Our present-day political parties began to evolve shortly after the happy and glorious (except for the Whiskey Rebellion and poor Hamiltonian advice) eight years of the universally loved George Washington. Although nominally a Federalist, Washington was deeply suspicious of political parties. He felt that once they’d established deep roots and a recognized hierarchy, they would pay more attention to their own power, wealth and philosophy than they would to their constituents. He was right. But what eventually became our two dominant political parties soon began to coalesce anyway.
John Adams, Revolutionary hero and a Federalist party member, was our Vice President under Washington, succeeding Washington as our second president. Calling himself a Democratic-Republican, Thomas Jefferson served as the country’s Vice President. Jefferson defeated Adams in the next election, ascending to the presidency with Democrat-Republicans Aaron Burr as his first V.P., and George Clinton as his second terms V.P. Burr, as you may remember, was unable to serve a second term due to the nasty business of a duel with Alexander Hamilton.
A sequence of political parties finally coalesced into the two parties we know today. Just in time for the American Civil War
After the presidency of James Monroe, the two relatively established parties began to splinter and morph into other parties, with the controversial Andrew Jackson determining the direction of what we now know as the Democratic Party. Others, including some Federalists and Democratic-Republicans (eventually known simply as Republicans), gradually coalesced to the loosely affiliated Whig Party, which briefly flourished, then faded away. Mostly northern, anti-slavery former Whigs and other anti-slavery allies rebanded into what became America’s modern Republican Party, electing their first president, Abraham Lincoln, in 1860.
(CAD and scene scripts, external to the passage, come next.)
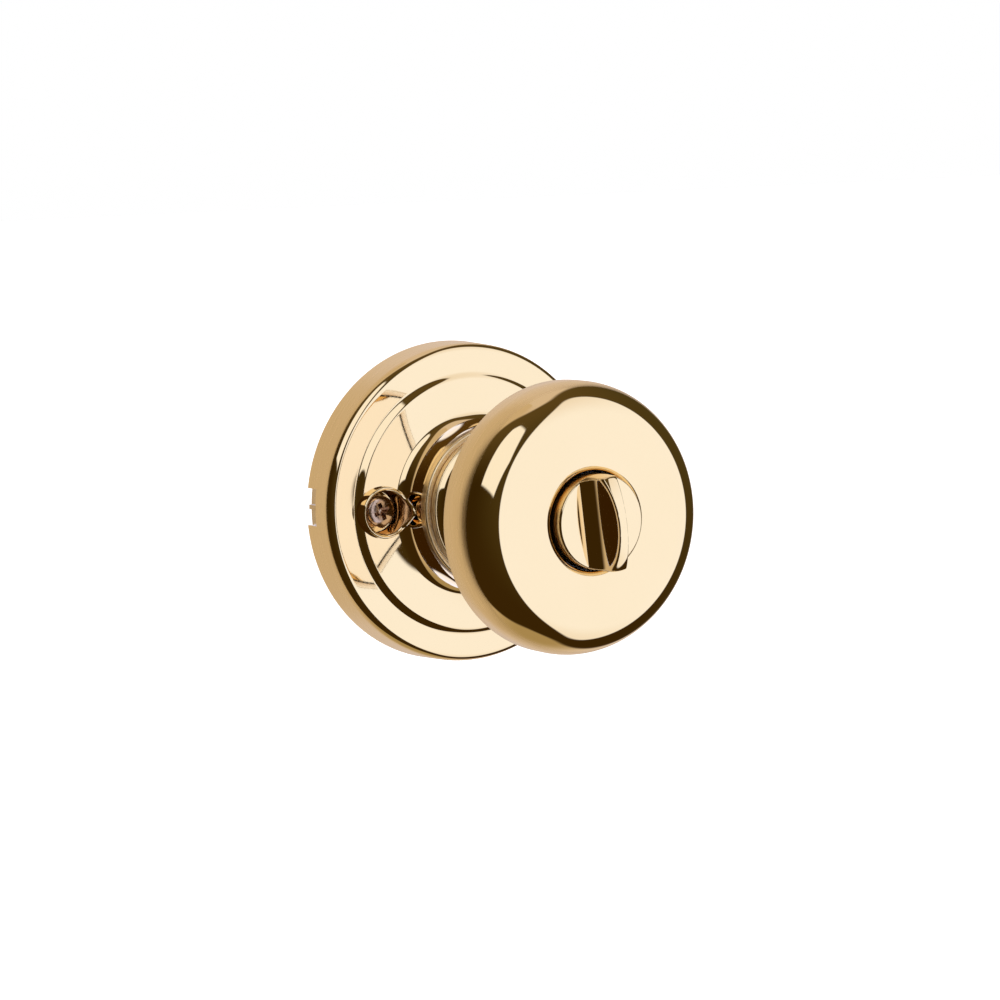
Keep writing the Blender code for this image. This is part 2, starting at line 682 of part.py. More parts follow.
def build_spring_driver():
    """A ring keyed on the shank, with a hole for the spring's leg and a notch for the cage's stop tab."""
    driver = turned(
        "spring_driver",
        ring_profile(DRIVER_BORE, DRIVER_RADIUS, DRIVER_FOOT, DRIVER_TOP),
        knob_axis,
        steel,
    )
    key_mesh = box_mesh(
        "driver_key",
        (SHANK_RADIUS - KEY_DEPTH, -KEY_WIDTH / 2, DRIVER_FOOT),
        (DRIVER_BORE + GAP, KEY_WIDTH / 2, DRIVER_TOP),
        math.radians(180),
    )
    boolean(driver, add_cutter("driver_key", key_mesh, knob_axis), "UNION")
    leg = spring_place(SPRING_TURNS)
    leg_mesh = cylinder_mesh("leg_hole", SPRING_WIRE / 2 + GAP, 0.0, 2 * DRIVER_TOP, leg, steps=12)
    boolean(driver, add_cutter("leg_hole", leg_mesh, knob_axis))
    notch = KNOB_SWING + STOP_HALF_ANGLE + STOP_MARGIN
    notch_floor = CAGE_INNER_RADIUS - STOP_TAB_DEPTH - GAP
    outline = open_ring_outline(notch_floor, 2 * DRIVER_RADIUS, math.pi - notch, math.pi / 2)
    notch_mesh = outline_mesh("stop_notch", outline, 4 * DRIVER_WALL)
    moved_mesh(notch_mesh, Matrix.Translation((0.0, 0.0, DRIVER_TOP)))
    boolean(driver, add_cutter("stop_notch", notch_mesh, knob_axis))


def build_knob_shank():
    """A stepped tube with the retaining ring's groove, a keyway for the driver and a hole for the pin."""
    profile = [
        (SHANK_BORE, SHANK_TOP),
        (SHANK_SHOULDER_RADIUS, SHANK_TOP),
        (SHANK_SHOULDER_RADIUS, SHANK_SHOULDER),
        (SHANK_RADIUS, SHANK_SHOULDER),
        (SHANK_RADIUS, RING_TOP + GAP / 2),
        (RING_GROOVE_RADIUS, RING_TOP + GAP / 2),
        (RING_GROOVE_RADIUS, RING_FOOT - GAP),
        (SHANK_RADIUS, RING_FOOT - GAP),
        (SHANK_RADIUS, SHANK_TAIL),
        (SHANK_BORE, SHANK_TAIL),
    ]
    shank = turned("knob_shank", profile, knob_axis, steel)
    keyway_mesh = box_mesh(
        "keyway",
        (SHANK_RADIUS - KEY_DEPTH - GAP, -KEY_WIDTH / 2 - GAP, DRIVER_FOOT - GAP),
        (2 * SHANK_RADIUS, KEY_WIDTH / 2 + GAP, DRIVER_TOP + GAP),
        math.radians(180),
    )
    boolean(shank, add_cutter("keyway", keyway_mesh, knob_axis))
    boolean(shank, pin_hole)


def build_shank_pin():
    """A cross pin through one wall of the shank and of the core's spigot."""
    low = CORE_CAVITY_RADIUS + GAP
    high = SHANK_SHOULDER_RADIUS - GAP
    mesh = cylinder_mesh("shank_pin", PIN_RADIUS, low, high, steps=12)
    moved_mesh(mesh, Matrix.Translation((0.0, 0.0, PIN_HEIGHT)) @ Matrix.Rotation(math.radians(-90), 4, "X"))
    add_piece("shank_pin", mesh, knob_axis, steel)


def new_pin_hole():
    mesh = cylinder_mesh("pin_hole", PIN_RADIUS + GAP, 0.0, 2 * SHANK_SHOULDER_RADIUS, steps=12)
    moved_mesh(mesh, Matrix.Translation((0.0, 0.0, PIN_HEIGHT)) @ Matrix.Rotation(math.radians(-90), 4, "X"))
    return add_cutter("pin_hole", mesh, knob_axis)


def build_knob_core():
    """A zinc casting: a spigot in the shank, a flange under the shells' seam and a boss under the button."""
    boss_foot = CORE_FLANGE_FOOT + CORE_FLANGE
    flange_radius = KNOB_RADIUS - KNOB_WALL - 2 * GAP
    profile = [
        (CORE_BORE, CORE_TOP),
        (CORE_BOSS_RADIUS, CORE_TOP),
        (CORE_BOSS_RADIUS, boss_foot),
        (flange_radius, boss_foot),
        (flange_radius, CORE_FLANGE_FOOT),
        (CORE_SPIGOT_RADIUS, CORE_FLANGE_FOOT),
        (CORE_SPIGOT_RADIUS, CORE_SPIGOT_FOOT),
        (CORE_CAVITY_RADIUS, CORE_SPIGOT_FOOT),
        (CORE_CAVITY_RADIUS, CORE_SEAT),
        (CORE_BORE, CORE_SEAT),
    ]
    core = turned("knob_core", profile, knob_axis, zinc)
    boolean(core, pin_hole)


def build_knob_face():
    """The face shell: the hole's rolled edge, the slightly crowned face, the rounding and the side band."""
    slope = math.degrees(FACE_SLOPE)
    profile = [(HOLE_RADIUS, FACE_HEIGHT - HOLE_DEPTH)]
    profile += arc(
        HOLE_MOUTH_RADIUS,
        FACE_HEIGHT - HOLE_ROUNDING,
        HOLE_ROUNDING,
        HOLE_ROUNDING,
        180,
        90,
        steps=3,
    )
    start = math.degrees(math.acos(HOLE_MOUTH_RADIUS / KNOB_CROWN_RADIUS))
    crown = arc(0.0, CROWN_CENTRE, KNOB_CROWN_RADIUS, KNOB_CROWN_RADIUS, start, 90 - slope, steps=3)
    profile += crown[1:-1]
    profile += arc(
        KNOB_RADIUS - KNOB_ROUNDING,
        ROUNDING_HEIGHT,
        KNOB_ROUNDING,
        KNOB_ROUNDING,
        90 - slope,
        0,
        steps=6,
    )
    profile.append((KNOB_RADIUS, KNOB_REAR))
    turned_shell("knob_face", profile, KNOB_WALL, knob_axis, brass)


def build_knob_back():
    """The rear shell: a trumpet from the seam to the waisted neck, and the ring next to the collar."""
    seam_radius = KNOB_RADIUS - KNOB_WALL - GAP
    ring = NECK_RING_ROUNDING
    ring_inner = NECK_RING_RADIUS - ring
    cove_width = ring_inner - NECK_RADIUS
    cove_top = NECK_RING_TOP + NECK_COVE_HEIGHT
    flare_foot = cove_top + NECK_STRAIGHT
    flare_width = seam_radius - NECK_RADIUS
    profile = arc(seam_radius, flare_foot, flare_width, KNOB_REAR - flare_foot, 90, 180, steps=5)
    cove = arc(
        NECK_RADIUS + 1.75 * cove_width,
        cove_top,
        1.75 * cove_width,
        1.1 * NECK_COVE_HEIGHT,
        180,
        245,
        steps=3,
    )
    profile += cove
    profile += arc(ring_inner, NECK_RING_TOP - ring, ring, ring, 60, 0, steps=1)
    profile.append((NECK_RING_RADIUS, NECK_FOOT))
    turned_shell("knob_back", profile, BACK_WALL, knob_axis, brass)


def build_spindle():
    """A channel: a tube with one side cut to a flat, open along its whole length."""
    spindle = turned(
        "spindle",
        ring_profile(SPINDLE_BORE, SPINDLE_RADIUS, -SPINDLE_REACH, SPINDLE_TOP),
        knob_axis,
        steel,
        steps=SMALL_STEPS,
    )
    flat_mesh = box_mesh(
        "spindle_cut",
        (SPINDLE_FLAT, -SPINDLE_RADIUS, -2 * SPINDLE_REACH),
        (2 * SPINDLE_RADIUS, SPINDLE_RADIUS, 2 * SPINDLE_TOP),
    )
    boolean(spindle, add_cutter("spindle_cut", flat_mesh, knob_axis))


def build_small_rings():
    turned(
        "spindle_collar",
        ring_profile(SPINDLE_COLLAR_BORE, SPINDLE_COLLAR_RADIUS, CORE_SPIGOT_FOOT + GAP, SPINDLE_TOP),
        knob_axis,
        steel,
        steps=SMALL_STEPS,
    )
    turned(
        "thrust_washer",
        ring_profile(SHANK_RADIUS + GAP, SHANK_RADIUS + GAP + WASHER_WIDTH, WASHER_FOOT, WASHER_TOP),
        knob_axis,
        nylon,
    )
    open_ring(
        "retaining_ring",
        RING_GROOVE_RADIUS + GAP,
        RING_GROOVE_RADIUS + GAP + RING_WIDTH,
        RING_OPENING,
        math.radians(-90),
        RING_FOOT,
        RING_TOP,
        knob_axis,
        spring_steel,
    )
    open_ring(
        "button_clip",
        STEM_GROOVE_RADIUS + GAP,
        CLIP_RADIUS,
        CLIP_OPENING,
        0.0,
        CLIP_FOOT,
        CLIP_TOP,
        button_axis,
        spring_steel,
    )


def build_wave_washer():
    """A thin ring, its heights waved round the axis."""
    middle = (CORE_TOP + BUTTON_FOOT) / 2
    profile = ring_profile(
        STEM_RADIUS + GAP, CORE_BOSS_RADIUS - GAP, middle - WAVE_WALL / 2, middle + WAVE_WALL / 2
    )
    washer = turned("wave_washer", profile, knob_axis, spring_steel, steps=24)
    graph = bpy.context.evaluated_depsgraph_get()
    data = bpy.data.meshes.new_from_object(washer.evaluated_get(graph))
    for vertex in data.vertices:
        angle = math.atan2(vertex.co.y, vertex.co.x)
        vertex.co.z += WAVE_RISE * math.cos(WAVE_COUNT * angle)
    washer.modifiers.clear()
    washer.data = data


def thumb_bar_outline():
    """The thumb bar's cross-section: a narrow crest over two hollow flanks, its foot inside the disc."""
    centre = THUMB_CREST_HALF_WIDTH + THUMB_SCOOP_WIDTH
    crest_foot = THUMB_HEIGHT - THUMB_CREST_RISE
    foot_angle = math.acos((centre - THUMB_HALF_WIDTH) / THUMB_SCOOP_WIDTH)
    scoop_depth = crest_foot / math.sin(foot_angle)
    flank = arc(
        centre, crest_foot, THUMB_SCOOP_WIDTH, scoop_depth, 180, 180 + math.degrees(foot_angle), steps=4
    )
    half = [(0.55 * THUMB_CREST_HALF_WIDTH, THUMB_HEIGHT)] + flank
    half.append((THUMB_HALF_WIDTH, -BUTTON_DISC / 2))
    return half + [(-x, z) for x, z in reversed(half)]


def build_turn_button():
    """The disc with its stem, the thumb bar across it, and the slot that takes the lock bar."""
    rounding = BUTTON_RIM_ROUNDING
    groove_foot = CLIP_FOOT - GAP
    profile = [(0.0, BUTTON_FACE)]
    profile += arc(BUTTON_RADIUS - rounding, BUTTON_FACE - rounding, rounding, rounding, 90, 0, steps=2)
    profile += [
        (BUTTON_RADIUS, BUTTON_FOOT),
        (STEM_RADIUS, BUTTON_FOOT),
        (STEM_RADIUS, CORE_SEAT),
        (STEM_GROOVE_RADIUS, CORE_SEAT),
        (STEM_GROOVE_RADIUS, groove_foot),
        (STEM_RADIUS, groove_foot),
        (STEM_RADIUS, STEM_FOOT),
        (0.0, STEM_FOOT),
    ]
    button = turned("turn_button", profile, button_axis, brass, closed=False)
    bar_mesh = outline_mesh("thumb_bar", thumb_bar_outline(), 2 * THUMB_HALF_LENGTH)
    stand = Matrix.Translation((0.0, 0.0, BUTTON_FACE)) @ Matrix.Rotation(math.radians(90), 4, "X")
    bar = add_cutter("thumb_bar", moved_mesh(bar_mesh, stand), button_axis)
    drop = THUMB_END_DROP
    crest_radius = (THUMB_HALF_LENGTH**2 + drop**2) / (2 * drop)
    reach = 2 * THUMB_HALF_WIDTH
    crest_mesh = cylinder_mesh("crest_curve", crest_radius, -reach, reach, steps=44)
    lay = Matrix.Translation((0.0, 0.0, BUTTON_FACE + THUMB_HEIGHT - crest_radius))
    moved_mesh(crest_mesh, lay @ Matrix.Rotation(math.radians(90), 4, "Y"))
    boolean(bar, add_cutter("crest_curve", crest_mesh, button_axis), "INTERSECT")
    round_mesh = cylinder_mesh(
        "bar_ends", BUTTON_RADIUS - THUMB_END_INSET, BUTTON_FOOT, BUTTON_FACE + 2 * THUMB_HEIGHT, steps=44
    )
    boolean(bar, add_cutter("bar_ends", round_mesh, button_axis), "INTERSECT")
    boolean(button, bar, "UNION")
    slot_mesh = box_mesh(
        "tang_slot",
        (-LOCK_BAR_WALL / 2 - GAP, -LOCK_BAR_WIDTH / 2 - GAP, STEM_FOOT - LOCK_BAR_TANG),
        (LOCK_BAR_WALL / 2 + GAP, LOCK_BAR_WIDTH / 2 + GAP, groove_foot - GAP),
    )
    boolean(button, add_cutter("tang_slot", slot_mesh, button_axis))


def build_lock_bar():
    top = CLIP_FOOT - 3 * GAP
    mesh = box_mesh(
        "lock_bar",
        (-LOCK_BAR_WALL / 2, -LOCK_BAR_WIDTH / 2, -LOCK_BAR_REACH),
        (LOCK_BAR_WALL / 2, LOCK_BAR_WIDTH / 2, top),
    )
    add_piece("lock_bar", mesh, button_axis, steel)


clear_scene()
parts = new_collection("door_knob")
cutters = new_collection("cutters")

brass = new_material("polished_brass", (0.80, 0.56, 0.25), 0.12, 1.0)
steel = new_material("zinc_plated_steel", (0.62, 0.61, 0.58), 0.35, 1.0)
screw_steel = new_material("bronzed_screw_steel", (0.45, 0.30, 0.18), 0.3, 1.0)
spring_steel = new_material("spring_steel", (0.28, 0.27, 0.26), 0.35, 1.0)
zinc = new_material("cast_zinc", (0.52, 0.52, 0.53), 0.5, 1.0)
nylon = new_material("nylon", (0.80, 0.78, 0.72), 0.5, 0.0)

root = new_axis_empty("rose_axis")
knob_axis = new_axis_empty("knob_axis", 0.0, root)
button_axis = new_axis_empty("button_axis", BUTTON_LEAN, knob_axis)
pin_hole = new_pin_hole()

build_rose()
build_mounting_plate()
build_spring_cage()
build_rivets()
build_mounting_screws()
build_return_spring()
build_rose_bushing()
build_spring_driver()
build_knob_shank()
build_shank_pin()
build_knob_core()
build_knob_face()
build_knob_back()
build_spindle()
build_small_rings()
build_wave_washer()
build_turn_button()
build_lock_bar()
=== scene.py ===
"""The looks of the door knob: fine meshes, metals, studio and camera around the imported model."""

import json
import math

import bmesh
import bpy
import numpy as np
from mathutils import Matrix, Vector

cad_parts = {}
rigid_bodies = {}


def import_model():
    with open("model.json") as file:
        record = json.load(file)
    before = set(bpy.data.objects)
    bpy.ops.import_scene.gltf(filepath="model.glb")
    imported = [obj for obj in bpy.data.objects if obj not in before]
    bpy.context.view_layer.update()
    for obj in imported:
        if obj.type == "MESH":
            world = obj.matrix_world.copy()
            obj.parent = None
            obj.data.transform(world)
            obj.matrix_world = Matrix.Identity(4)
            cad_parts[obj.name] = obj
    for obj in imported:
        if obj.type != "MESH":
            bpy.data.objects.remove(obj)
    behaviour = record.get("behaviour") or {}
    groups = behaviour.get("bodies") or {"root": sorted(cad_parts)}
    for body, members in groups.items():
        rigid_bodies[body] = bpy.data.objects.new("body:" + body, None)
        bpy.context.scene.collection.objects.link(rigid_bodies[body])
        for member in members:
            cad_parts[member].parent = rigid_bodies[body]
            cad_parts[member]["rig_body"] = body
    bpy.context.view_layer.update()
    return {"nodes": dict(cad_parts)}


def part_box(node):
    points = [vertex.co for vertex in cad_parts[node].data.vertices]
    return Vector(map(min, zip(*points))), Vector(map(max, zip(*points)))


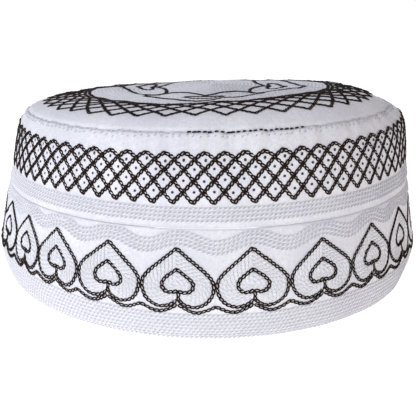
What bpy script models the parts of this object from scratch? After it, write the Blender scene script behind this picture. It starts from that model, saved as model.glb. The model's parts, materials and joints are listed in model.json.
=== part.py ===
"""Two-tier embroidered prayer cap, soft and brimless, standing on its rim.

Three sewn pieces of doubled white cotton: a round domed crown panel, an upper band,
and a lower band that bulges out below it. The bands meet edge to edge in a soft crease
at the fold, and the crown panel is sewn edge to edge to the upper band.
The embroidery is too fine for these solids, so they carry the cloth alone.

Sizes are in millimetres and turn to metres where the mesh is made. +Z is up, the front
of the cap faces -Y, and the origin is the middle of the rim on the surface it stands on.
"""

import math
from collections import namedtuple

import bmesh
import bpy

MM = 0.001

# Driving dimensions
CLOTH = 2.0  # doubled cotton with its embroidery
GAP = 0.3  # left between one piece and the next
HEM_WIDTH = 2.1  # flat underside of the rim
HEM_HEIGHT = 1.3  # inner height of the hem's roll
SEAM_SLOPE = math.radians(50.0)  # both edges at the crown seam face this far above level
SIDES = 76  # facets round the cap
STEPS = 2  # rows of facets from one section of a panel to the next
LIP_STEPS = 3  # rows round each lip of the fold

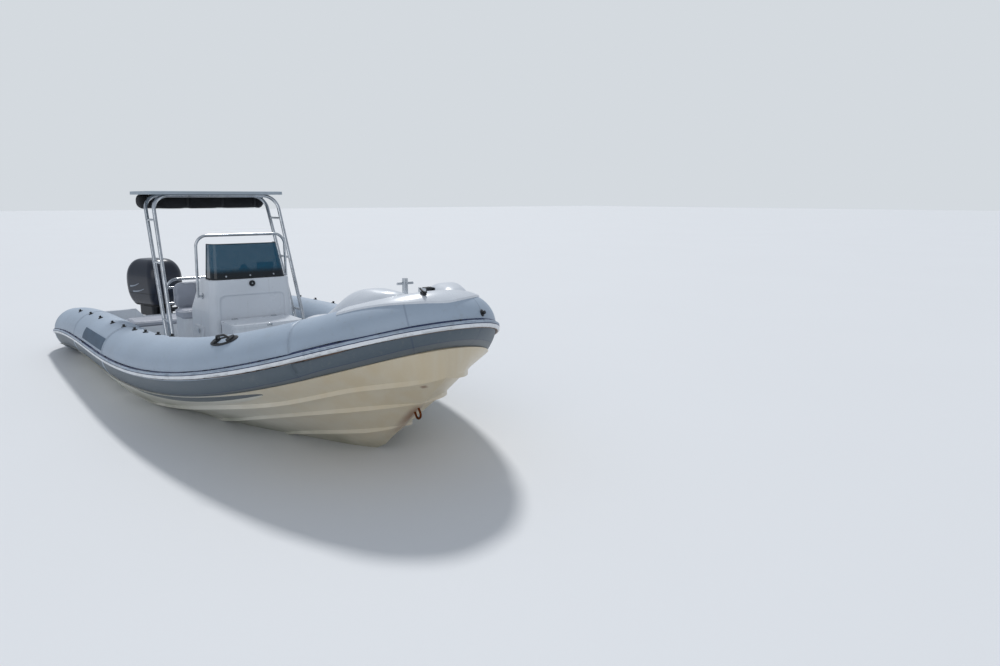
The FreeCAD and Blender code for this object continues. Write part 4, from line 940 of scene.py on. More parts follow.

In 1860-61 there were actually four choices for electors in the election of 1860: Northern Democrats (Stephen Douglas), Southern Democrats (John Breckenridge), Constitutional Union (John Bell) and Republicans (Abraham Lincoln). With Lincoln in the White House, America’s ever-morphing political party identities finally took on the identities they still hold today.
Are Democrats and Republicans splintering as their predecessors did prior to the 1860 Civil War?
Both modern parties, Democrats and Republicans, are claiming to fight for the American people. But, as in the 19th century, they are actually fighting among themselves for power and dominance. Their constituencies matter only in election years. As more voting citizens begin to understand this, both parties will find themselves in danger of splintering into other parties, perhaps with entirely new agendas. The situation is vaguely similar to what happened in the run up to America’s Civil War.
Today’s Democrats believe they can magically, by force of will, proclaim one one of their 20 or 30 presidential candidates as president in 2020, enabling them give everybody everything they want for free.
The Republicans believe they will save our lives by making war on anyone. That way, they are defending us so we don’t have to fight our enemies “over there.” Wherever “there” is.
But most Republicans will end up “protecting” everything. Everything except Donald Trump’s continued attempts to secure America’s Southern border. That’s where an invasion that really is our business is currently underway. Republicans feel they can sell conservatism by waging war abroad. After all, wars always produce heroes, and traditional Republicans love to sell heroes. Although they lack the heroics to be heroes themselves.
Meanwhile, today’s Democrats still don’t want to sell anything. They want to give it for free. Finding the funds to pay for this, however, is a matter TBD.
Washington is rolling over in his grave.